Jones' age notwithstanding, he was recalled in August 1939 as Chief Signals Officer, Training Command Headquarters. By July, acting Wing Commander Jones was OC No. 7 Bombing and Gunnery School, RAF Stormy Down near Porthcawl. It was here that one of his most famed actions occurred when, whilst flying an unarmed Hawker Henley near Swansea, he attacked a Junkers Ju 88 bomber with a Very pistol, a type of flare gun. His actions were enough to fight off the Junkers, which returned to its base. On 1 September, he was promoted to the temporary rank of wing commander, with the service number 04084. After a spell in charge of 57 OTU at Hawarden in January 1941, Jones was given the task of forming No 59 OTU at Turnhouse, near Edinburgh, and then sent to command No 53 OTU Heston, Middlesex. He reportedly flew several unofficial operations in a Spitfire, taking part in several fighter sweeps over Europe. An armourer that was under Jones' command at 53 OTU in 1941 and 1942, recalled:
Taffy designed an unofficial badge for 53 OTU by adding wings to the tiger head of his 74 Squadron, but I cannot recall the motto. Maybe it was in Welsh. He had a habit of raising his drinking arm to the horizontal when toasting 'One f-f-for the T-t-tiger' in his unfortunate but endearing stutter. Likewise when referring to we, his ground staff, as 'm-my m-mechanics'.
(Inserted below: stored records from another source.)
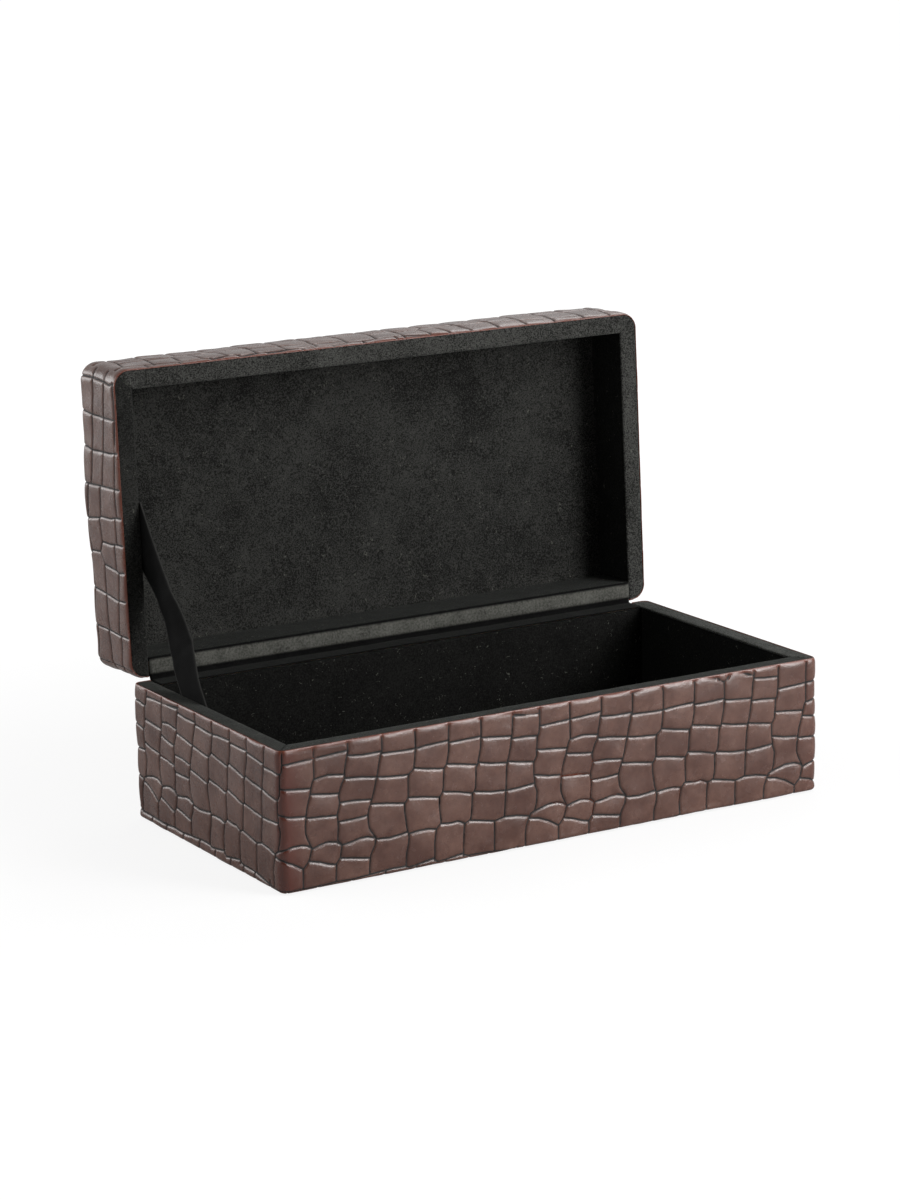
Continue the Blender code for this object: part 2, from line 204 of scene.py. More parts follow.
CROSS_SEAMS = [
    [(54.5, 0), (55.2, 15.5)],
    [(44, -2), (43.2, 6), (42.3, 14)],
    [(32.8, -3.5), (31.3, 3.5), (30.5, 11)],
    [(15.5, -5.5), (16.8, -2.2), (18.2, 3.7), (18.2, 8.7), (17.4, 11.5), (16, 13.5)],
    [(13.5, -6.5), (12.7, -1.3), (10.7, 3.7), (8.8, 7), (7.5, 9)],
    [(55.2, 15.5), (56.2, 32)],
    [(46, 15.5), (46.5, 18), (47, 22), (46.5, 26), (46, 30)],
    [(39.8, 13.5), (38.8, 20.5), (38, 27.3)],
    [(29.7, 11), (29.3, 18.5), (28.5, 26)],
    [(15.7, 13.5), (16.8, 17), (17.5, 21), (16.8, 25.3), (15, 28)],
    [(10.5, 12), (9.3, 17), (7.7, 21.2), (6.8, 25)],
    [(54, 31.7), (53.3, 38.5), (53.2, 48.5)],
    [(44.3, 30), (43.7, 37), (42.3, 45.5)],
    [(33.8, 27.5), (33.7, 34.5), (32.7, 43)],
    [(25.5, 26.3), (25.5, 33.5), (26, 41)],
    [(15, 28), (15.5, 32), (16.5, 37), (16.5, 40.3), (15.3, 44.5)],
    [(9.3, 27), (8.2, 33.7), (6.8, 41.5)],
    [(62, 48.5), (62.7, 53.5), (64.3, 62), (64.6, 64)],
    [(52.3, 48), (52, 55.5), (51.7, 65)],
    [(42.2, 45.5), (41.3, 53.5), (40.7, 61.3)],
    [(30.7, 42.5), (29.7, 50.5), (28.3, 59.2)],
    [(14.8, 44.5), (14.2, 51), (14.5, 55.5), (15.2, 60.5)],
    [(51.7, 65), (52.3, 70.5), (52.7, 81.5)],
    [(43.2, 64), (41.8, 70.5), (40.5, 79)],
    [(30.5, 61), (29.5, 68.5), (28, 76.5)],
    [(14.2, 61), (14.8, 65.5), (14.8, 70.5), (14, 74.5)],
    [(51.7, 81.5), (51.7, 87), (52, 98)],
    [(42.2, 80.5), (41.2, 87), (39.5, 96)],
    [(30.2, 78), (29, 85.5), (27, 93)],
    [(16, 77), (15.5, 82), (15.7, 85.5), (14, 89)],
    [(51.3, 98), (50.7, 103.5), (49.7, 113.3)],
    [(40.5, 96.3), (39.2, 102), (38, 111)],
    [(27.7, 94), (26.3, 102), (25.7, 110)],
    [(15, 91.5), (14, 97), (12.5, 104)],
    [(48.5, 113), (48.3, 120.5), (47.6, 126.5)],
    [(38.5, 111), (37.3, 117), (36.2, 124.5)],
    [(25.5, 110), (25.8, 117), (26.3, 124.5)],
    [(12.5, 104), (13.7, 109), (13.2, 115.5), (11.8, 122)],
    [(58.9, 114.5), (58.2, 120.5), (57.8, 127.8)],
    [(62.8, 107), (61.5, 111), (60.3, 114.5)],
    [(63.3, 65), (64.2, 73), (62.6, 82)],
    [(62.2, 82), (63.4, 86), (62, 93.5)],
    [(73, 17), (71.5, 33.3)],
    [(71, 33.3), (69, 49.5)],
    [(69, 49.5), (67, 64.3)],
    [(66, 102.3), (64.5, 115)],
    [(64, 115), (65, 129.5)],
    [(-1.2, -8.5), (-1.4, 0), (-1.2, 8.5), (-1.5, 16), (-0.9, 24.5), (-1.2, 33), (-0.6, 41), (0.2, 52),
     (0, 59), (-0.8, 60.5), (1, 73), (-1.2, 75), (0.6, 87), (-0.8, 90), (-1.2, 103.5), (-2.6, 112),
     (-3.7, 119.5)],
]

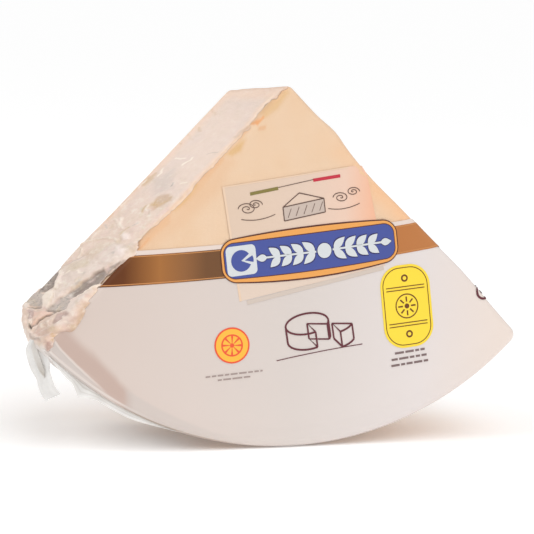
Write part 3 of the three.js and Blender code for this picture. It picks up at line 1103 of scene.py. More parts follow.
def make_piece(name: str, bm: bmesh.types.BMesh, finish: Finish, rest: float = 0.0) -> bpy.types.Object:
    """Leans a shape back with the wheel and makes it a piece of the object.

    Args:
        name: The piece's name.
        bm: Its shape, in the upright wheel frame; it is freed.
        finish: Its finish.
        rest: How high above the floor its underside is kept, in metres.

    Returns:
        The piece, riding on the root body.
    """
    bmesh.ops.transform(bm, matrix=WHEEL.matrix, verts=bm.verts)
    for vert in bm.verts:
        vert.co.z = max(rest, vert.co.z)
    for face in bm.faces:
        face.smooth = True
    for edge in bm.edges:
        edge.smooth = edge.calc_face_angle(0.0) < 1.0
    mesh = bpy.data.meshes.new(name)
    bm.to_mesh(mesh)
    bm.free()
    mesh.materials.append(finish.build())
    obj = linked(name, mesh)
    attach(obj, "root")
    log.info("piece %s: %d faces", name, len(mesh.polygons))
    return obj


def cut_off(bm: bmesh.types.BMesh, through: Sequence[float], away: Sequence[float],
            near: float = 1e-5) -> None:
    """Cuts a mesh off beyond a plane through a place, where points that are near count as on it."""
    bmesh.ops.bisect_plane(bm, geom=[*bm.verts, *bm.edges, *bm.faces], dist=near,
                           plane_co=Vector(through), plane_no=Vector(away), clear_outer=True)


# The cheese and the film over it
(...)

For part of the War, Jones and his wife, Olive, lived in Tylegwyn, New Quay, Cardiganshire at the time that Dylan Thomas and his family were also living in the town. Olive has described her friendship with Thomas’ wife, Caitlin, as well as the occasions when Thomas used Ira Jones’ typewriter to work on his poems.

==Later life==
After the war he returned to St Clears and a career in the Ministry of Pensions. Jones wrote three books, two of them between the wars; King of Air Fighters, a biography of British-Irish World War I flying ace Edward Mannock, Tiger Squadron, a history of 74 Squadron, and An Air Fighter's Scrapbook.

==Death==
Jones died on 30 August 1960 after a fall at home in Aberaeron, and was buried at Cana Chapelyard, near Bancyfelin. There is also a special commemoration to Jones by St Clears War Memorial which he had unveiled.